The shown code seems to follow a design pattern of breaking up a single logical algorithm into multiple pieces, and scattering them far and wide. This makes it more difficult to understand what it's doing. So let's rewrite a little bit of it, to make the logic more clear. In primeLog let's do this instead:

            cv_log.wait(ul, []{ return _var_log; });
            _var_log = false;

It's now more clear that this waits for _var_log to be set, before proceeding on its merry way. Once it is it gets immediately reset.

The code that follows reads exactly one number from the file, before looping back here. So, primeLog 's main loop will always handle exactly one number, on each iteration of the loop.

The problem now is very easy to see, once we head over to the other side, and do the same clarification:

        std::unique_lock<std::mutex> ulm(mtx);
        cv.wait(ulm,[]){ return _var; });

        // Code that generates one number and writes it to the file

        _var_log = true;
        cv_log.notify_one();

Once _var is set to true, it remains true. This loops starts running full blast, iterating continuously. On each iteration of the loop it blindly sets _var_log to true and signals the other thread's condition variable.

C++ execution threads are completely independent of each other unless they are explicitly synchronize in some way.

Nothing is preventing this loop from running full blast, getting through its entire number range, before the other execution thread wakes up and decides to read the first number from the file. It'll do that, then go back and wait for its condition variable to be signaled again, for the next number. Its hopes and dreams of the 2nd number will be left unsatisfied.

On each iteration of the generating thread's loop the condition variable, for the other execution thread, gets signaled.

Condition variables are not semaphores. If nothing is waiting on a condition variable when it's signaled -- too bad. When some execution thread decides to wait on a condition variable, it may or may not be immediately woken up.

One of these two execution thread relies on it receiving a condition variable notification for every iteration of its loop.

The logic in the other execution thread fails to implement this guarantee. This may not be the only flaw, there might be others, subject to further analysis, this was just the most apparent logical flaw.

Answer 2

Thanks to those who wrote about read-behind-write, now I know more. But that was not the problem.

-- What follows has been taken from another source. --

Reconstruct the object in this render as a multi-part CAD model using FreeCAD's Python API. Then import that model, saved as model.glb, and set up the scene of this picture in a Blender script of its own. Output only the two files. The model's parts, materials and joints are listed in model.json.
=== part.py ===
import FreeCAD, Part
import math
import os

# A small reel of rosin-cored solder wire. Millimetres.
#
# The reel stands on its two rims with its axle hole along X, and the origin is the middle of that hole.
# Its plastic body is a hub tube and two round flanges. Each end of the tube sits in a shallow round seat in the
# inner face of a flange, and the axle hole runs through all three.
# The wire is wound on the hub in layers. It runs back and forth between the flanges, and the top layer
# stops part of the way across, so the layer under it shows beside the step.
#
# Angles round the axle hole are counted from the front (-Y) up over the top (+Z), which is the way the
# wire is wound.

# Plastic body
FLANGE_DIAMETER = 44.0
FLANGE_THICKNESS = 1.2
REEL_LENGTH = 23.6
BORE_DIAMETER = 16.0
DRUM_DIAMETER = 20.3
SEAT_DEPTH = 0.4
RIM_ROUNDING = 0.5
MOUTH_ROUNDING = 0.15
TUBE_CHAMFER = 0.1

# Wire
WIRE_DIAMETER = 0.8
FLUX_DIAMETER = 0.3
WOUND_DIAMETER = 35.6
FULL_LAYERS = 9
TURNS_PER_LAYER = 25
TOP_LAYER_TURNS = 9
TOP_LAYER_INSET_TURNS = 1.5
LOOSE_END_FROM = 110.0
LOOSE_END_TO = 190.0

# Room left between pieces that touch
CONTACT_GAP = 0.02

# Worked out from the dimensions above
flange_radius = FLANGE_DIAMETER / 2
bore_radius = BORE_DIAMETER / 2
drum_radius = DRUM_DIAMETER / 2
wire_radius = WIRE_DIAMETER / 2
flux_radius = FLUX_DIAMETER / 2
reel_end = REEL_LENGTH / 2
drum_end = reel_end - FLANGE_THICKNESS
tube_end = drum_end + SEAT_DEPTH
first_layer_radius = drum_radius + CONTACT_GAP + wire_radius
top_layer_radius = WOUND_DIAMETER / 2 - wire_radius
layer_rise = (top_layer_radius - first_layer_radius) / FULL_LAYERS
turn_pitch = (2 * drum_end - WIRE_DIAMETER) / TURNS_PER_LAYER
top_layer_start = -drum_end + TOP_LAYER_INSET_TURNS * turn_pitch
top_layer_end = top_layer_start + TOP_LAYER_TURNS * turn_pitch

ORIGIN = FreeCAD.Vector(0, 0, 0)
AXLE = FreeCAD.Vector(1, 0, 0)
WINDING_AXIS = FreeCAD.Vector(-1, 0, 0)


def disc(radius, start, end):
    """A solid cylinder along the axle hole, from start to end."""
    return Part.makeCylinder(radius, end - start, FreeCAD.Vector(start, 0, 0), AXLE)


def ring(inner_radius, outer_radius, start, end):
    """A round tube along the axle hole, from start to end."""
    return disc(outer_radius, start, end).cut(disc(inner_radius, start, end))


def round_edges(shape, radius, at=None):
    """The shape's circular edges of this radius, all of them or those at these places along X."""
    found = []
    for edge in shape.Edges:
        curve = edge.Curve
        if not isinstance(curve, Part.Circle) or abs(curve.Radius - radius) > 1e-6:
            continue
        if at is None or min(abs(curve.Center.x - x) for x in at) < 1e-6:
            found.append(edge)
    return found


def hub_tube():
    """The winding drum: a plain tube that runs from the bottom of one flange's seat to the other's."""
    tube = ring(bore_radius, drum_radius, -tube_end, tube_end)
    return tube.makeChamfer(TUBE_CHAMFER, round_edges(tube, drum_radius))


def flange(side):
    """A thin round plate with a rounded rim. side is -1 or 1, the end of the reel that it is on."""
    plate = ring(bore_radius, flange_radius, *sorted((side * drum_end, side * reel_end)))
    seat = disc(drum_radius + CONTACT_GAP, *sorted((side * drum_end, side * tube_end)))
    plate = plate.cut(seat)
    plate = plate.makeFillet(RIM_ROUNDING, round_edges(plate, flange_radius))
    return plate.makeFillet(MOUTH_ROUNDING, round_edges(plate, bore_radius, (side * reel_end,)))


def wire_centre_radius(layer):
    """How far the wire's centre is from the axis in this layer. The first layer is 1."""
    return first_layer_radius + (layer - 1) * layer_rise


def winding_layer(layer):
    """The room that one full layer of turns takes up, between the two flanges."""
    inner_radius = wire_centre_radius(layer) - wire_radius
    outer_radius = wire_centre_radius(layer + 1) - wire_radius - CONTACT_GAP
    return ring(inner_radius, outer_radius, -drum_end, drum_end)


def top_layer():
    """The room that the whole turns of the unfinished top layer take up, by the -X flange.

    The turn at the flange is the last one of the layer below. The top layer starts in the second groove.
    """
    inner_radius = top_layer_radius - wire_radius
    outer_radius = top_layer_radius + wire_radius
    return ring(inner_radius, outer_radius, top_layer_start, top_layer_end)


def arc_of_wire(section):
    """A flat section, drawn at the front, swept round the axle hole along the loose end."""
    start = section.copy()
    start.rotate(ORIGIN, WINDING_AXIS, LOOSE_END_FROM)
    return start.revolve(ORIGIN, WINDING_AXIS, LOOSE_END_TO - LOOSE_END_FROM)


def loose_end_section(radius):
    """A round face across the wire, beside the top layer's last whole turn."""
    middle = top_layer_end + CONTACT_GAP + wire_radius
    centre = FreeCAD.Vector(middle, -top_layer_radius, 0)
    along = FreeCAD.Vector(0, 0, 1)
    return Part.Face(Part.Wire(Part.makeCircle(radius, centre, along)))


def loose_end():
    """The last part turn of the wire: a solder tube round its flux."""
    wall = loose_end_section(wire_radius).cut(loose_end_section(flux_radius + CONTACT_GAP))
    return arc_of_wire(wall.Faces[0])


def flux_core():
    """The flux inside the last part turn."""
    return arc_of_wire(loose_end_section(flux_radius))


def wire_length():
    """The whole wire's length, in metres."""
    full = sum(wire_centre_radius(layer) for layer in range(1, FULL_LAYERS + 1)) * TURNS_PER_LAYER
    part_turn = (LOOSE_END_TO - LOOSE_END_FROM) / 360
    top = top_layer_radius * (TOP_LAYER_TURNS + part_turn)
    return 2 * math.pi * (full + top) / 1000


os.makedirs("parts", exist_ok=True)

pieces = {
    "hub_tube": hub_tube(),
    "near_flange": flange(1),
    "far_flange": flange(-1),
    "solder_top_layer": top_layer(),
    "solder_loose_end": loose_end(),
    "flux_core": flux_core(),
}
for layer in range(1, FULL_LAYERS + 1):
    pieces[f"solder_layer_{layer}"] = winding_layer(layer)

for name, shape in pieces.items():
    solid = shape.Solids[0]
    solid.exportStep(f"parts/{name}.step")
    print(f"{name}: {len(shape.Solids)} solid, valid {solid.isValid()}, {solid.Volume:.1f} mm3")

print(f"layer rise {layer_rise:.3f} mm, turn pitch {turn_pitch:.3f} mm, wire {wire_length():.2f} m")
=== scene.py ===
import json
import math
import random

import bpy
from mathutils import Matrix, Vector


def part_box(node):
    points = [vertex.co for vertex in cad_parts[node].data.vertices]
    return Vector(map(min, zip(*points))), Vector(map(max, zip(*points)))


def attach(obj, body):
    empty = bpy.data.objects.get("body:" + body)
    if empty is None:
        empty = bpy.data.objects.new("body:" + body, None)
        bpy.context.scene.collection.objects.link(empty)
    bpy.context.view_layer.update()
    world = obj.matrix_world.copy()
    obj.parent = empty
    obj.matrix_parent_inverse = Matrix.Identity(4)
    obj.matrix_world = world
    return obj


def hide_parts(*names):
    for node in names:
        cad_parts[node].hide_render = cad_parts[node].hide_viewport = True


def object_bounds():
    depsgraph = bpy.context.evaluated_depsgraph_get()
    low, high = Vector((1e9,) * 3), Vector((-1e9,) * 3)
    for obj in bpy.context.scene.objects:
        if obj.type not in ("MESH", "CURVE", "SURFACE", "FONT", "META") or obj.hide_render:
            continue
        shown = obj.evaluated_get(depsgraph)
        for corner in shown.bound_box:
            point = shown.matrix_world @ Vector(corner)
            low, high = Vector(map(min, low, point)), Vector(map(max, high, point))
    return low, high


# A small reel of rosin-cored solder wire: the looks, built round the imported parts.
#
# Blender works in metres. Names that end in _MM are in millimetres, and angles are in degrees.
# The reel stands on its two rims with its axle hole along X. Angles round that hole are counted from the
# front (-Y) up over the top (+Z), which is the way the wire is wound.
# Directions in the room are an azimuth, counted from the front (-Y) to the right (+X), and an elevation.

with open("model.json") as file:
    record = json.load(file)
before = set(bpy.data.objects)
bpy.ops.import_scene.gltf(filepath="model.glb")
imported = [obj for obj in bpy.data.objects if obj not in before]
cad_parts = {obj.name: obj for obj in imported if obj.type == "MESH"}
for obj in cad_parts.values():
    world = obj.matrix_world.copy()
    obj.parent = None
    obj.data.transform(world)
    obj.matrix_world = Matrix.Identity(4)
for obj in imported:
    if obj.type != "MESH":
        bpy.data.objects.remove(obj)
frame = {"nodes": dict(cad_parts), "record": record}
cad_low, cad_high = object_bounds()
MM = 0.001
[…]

The main problem was that if it was a new file, when calling pFile.peek() in the is_empty function, we permanently set the file flag to eofbit . Thus, until the end of the program in.rdstate() == std::ios_base::eofbit .

Fix: reset the flag state.

if (is_empty(in)) {
cv_log.wait(ul, ret_log);
}
in.clear(); // reset state

There was also a problem with the peculiarity of reading/writing one file from different threads, though it was not the cause of my program error, but it led to another one.

Because if when I run the program again primeLog() opens std::ifstream in("numbers.log") for reading faster than log.open("numbers.log", std::ios_base::trunc) , then in will save old data into its buffer faster than log.open will erase them with the std::ios_base::trunc flag. Hence we will read and write to numbers_prime.log the old data.